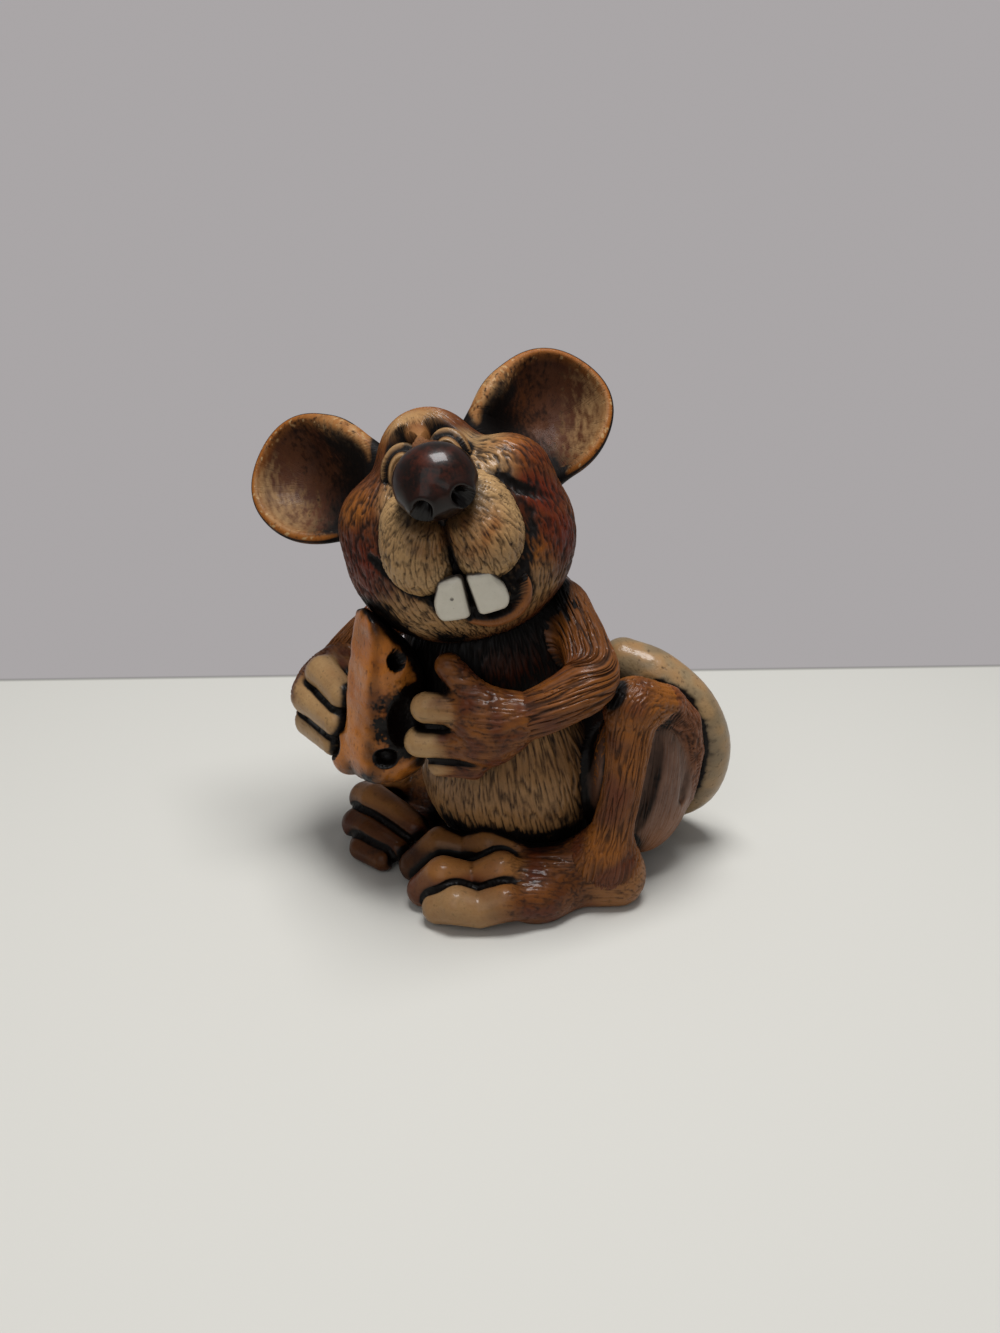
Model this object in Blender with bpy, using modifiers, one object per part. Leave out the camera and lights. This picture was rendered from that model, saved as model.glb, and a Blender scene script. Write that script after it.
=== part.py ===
---
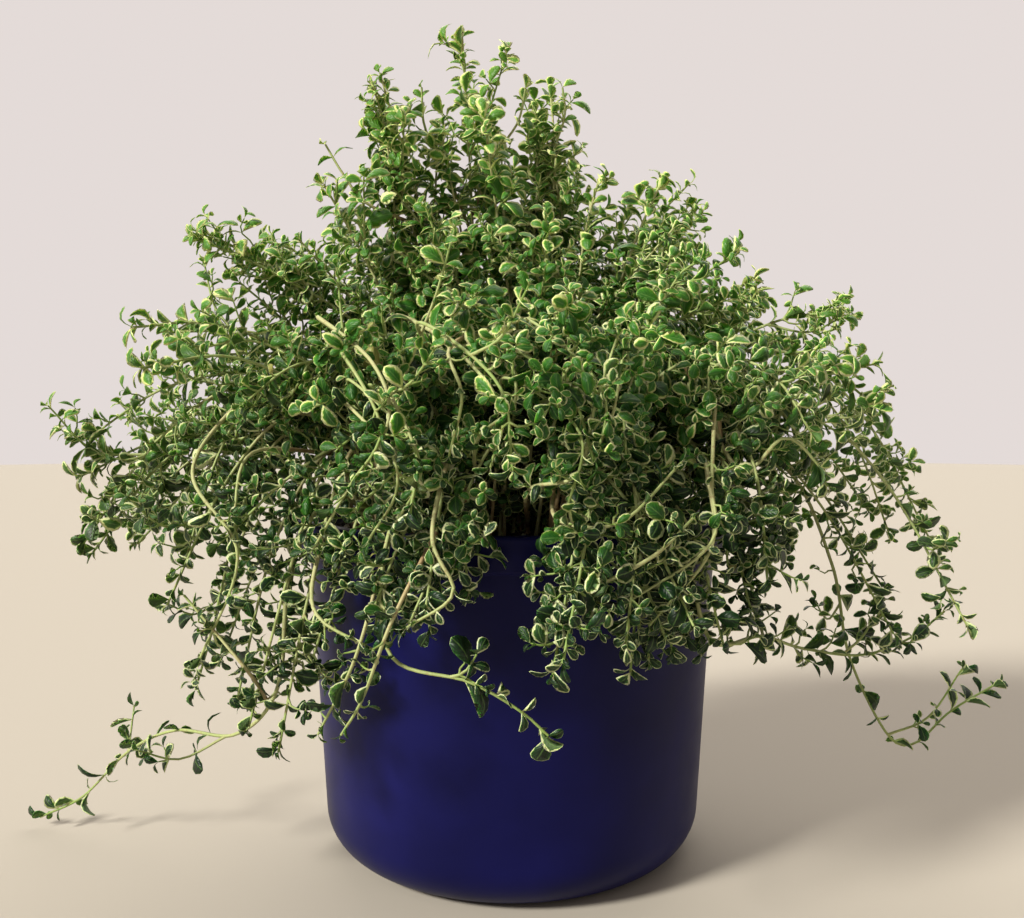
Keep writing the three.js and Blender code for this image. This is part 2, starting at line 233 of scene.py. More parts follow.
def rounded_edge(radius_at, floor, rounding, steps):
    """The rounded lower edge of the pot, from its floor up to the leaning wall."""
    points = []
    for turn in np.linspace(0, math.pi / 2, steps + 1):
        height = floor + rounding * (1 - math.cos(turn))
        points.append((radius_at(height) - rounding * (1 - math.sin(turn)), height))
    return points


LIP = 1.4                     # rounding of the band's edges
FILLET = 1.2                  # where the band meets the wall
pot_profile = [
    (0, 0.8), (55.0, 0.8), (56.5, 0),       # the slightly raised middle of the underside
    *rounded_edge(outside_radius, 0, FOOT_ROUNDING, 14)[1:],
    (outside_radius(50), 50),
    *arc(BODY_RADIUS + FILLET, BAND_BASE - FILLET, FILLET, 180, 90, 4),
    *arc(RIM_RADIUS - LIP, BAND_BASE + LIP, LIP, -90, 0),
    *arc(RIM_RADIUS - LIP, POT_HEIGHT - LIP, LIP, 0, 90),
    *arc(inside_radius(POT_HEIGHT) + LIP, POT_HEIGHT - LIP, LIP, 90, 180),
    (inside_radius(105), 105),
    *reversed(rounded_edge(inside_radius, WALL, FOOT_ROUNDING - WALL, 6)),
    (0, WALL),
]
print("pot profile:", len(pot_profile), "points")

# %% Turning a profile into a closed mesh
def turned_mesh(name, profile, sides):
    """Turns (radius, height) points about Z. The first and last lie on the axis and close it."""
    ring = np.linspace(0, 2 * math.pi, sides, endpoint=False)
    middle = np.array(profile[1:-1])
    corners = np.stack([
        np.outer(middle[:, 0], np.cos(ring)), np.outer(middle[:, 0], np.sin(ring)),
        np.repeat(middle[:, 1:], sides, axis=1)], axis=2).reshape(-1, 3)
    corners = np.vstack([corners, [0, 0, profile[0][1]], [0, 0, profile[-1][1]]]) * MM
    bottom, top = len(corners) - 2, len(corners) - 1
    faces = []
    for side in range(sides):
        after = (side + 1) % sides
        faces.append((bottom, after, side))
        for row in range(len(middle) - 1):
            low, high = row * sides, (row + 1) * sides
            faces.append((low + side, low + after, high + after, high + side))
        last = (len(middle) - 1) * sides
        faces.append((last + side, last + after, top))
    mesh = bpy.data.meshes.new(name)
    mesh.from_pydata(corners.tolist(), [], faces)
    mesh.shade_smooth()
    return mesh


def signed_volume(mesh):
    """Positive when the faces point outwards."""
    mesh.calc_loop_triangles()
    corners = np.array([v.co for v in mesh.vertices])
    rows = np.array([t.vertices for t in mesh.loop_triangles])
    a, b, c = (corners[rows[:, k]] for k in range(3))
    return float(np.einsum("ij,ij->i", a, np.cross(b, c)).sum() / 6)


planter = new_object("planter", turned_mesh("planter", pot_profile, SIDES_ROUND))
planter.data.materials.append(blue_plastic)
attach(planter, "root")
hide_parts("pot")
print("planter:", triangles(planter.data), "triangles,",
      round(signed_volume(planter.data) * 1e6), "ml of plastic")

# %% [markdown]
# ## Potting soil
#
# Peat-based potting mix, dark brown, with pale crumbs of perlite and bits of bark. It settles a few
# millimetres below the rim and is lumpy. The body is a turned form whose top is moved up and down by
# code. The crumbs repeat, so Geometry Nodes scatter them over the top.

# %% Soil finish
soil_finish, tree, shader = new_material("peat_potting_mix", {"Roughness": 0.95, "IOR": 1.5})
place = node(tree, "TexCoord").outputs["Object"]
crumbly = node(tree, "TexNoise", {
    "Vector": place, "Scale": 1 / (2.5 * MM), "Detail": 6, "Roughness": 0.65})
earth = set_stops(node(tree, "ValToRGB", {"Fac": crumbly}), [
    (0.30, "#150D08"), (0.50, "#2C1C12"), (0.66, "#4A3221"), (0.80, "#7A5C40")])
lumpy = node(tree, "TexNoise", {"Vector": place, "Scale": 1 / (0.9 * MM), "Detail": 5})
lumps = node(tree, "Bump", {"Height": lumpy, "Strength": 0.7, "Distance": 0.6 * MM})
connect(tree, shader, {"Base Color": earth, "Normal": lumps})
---
**Exercise task**.
From the line with "Keep writing the" through the line with "return points", repeat every line exactly, both ends included, and nothing outside that range.

**Expected answer**.
Keep writing the three.js and Blender code for this image. This is part 2, starting at line 233 of scene.py. More parts follow.
def rounded_edge(radius_at, floor, rounding, steps):
    """The rounded lower edge of the pot, from its floor up to the leaning wall."""
    points = []
    for turn in np.linspace(0, math.pi / 2, steps + 1):
        height = floor + rounding * (1 - math.cos(turn))
        points.append((radius_at(height) - rounding * (1 - math.sin(turn)), height))
    return points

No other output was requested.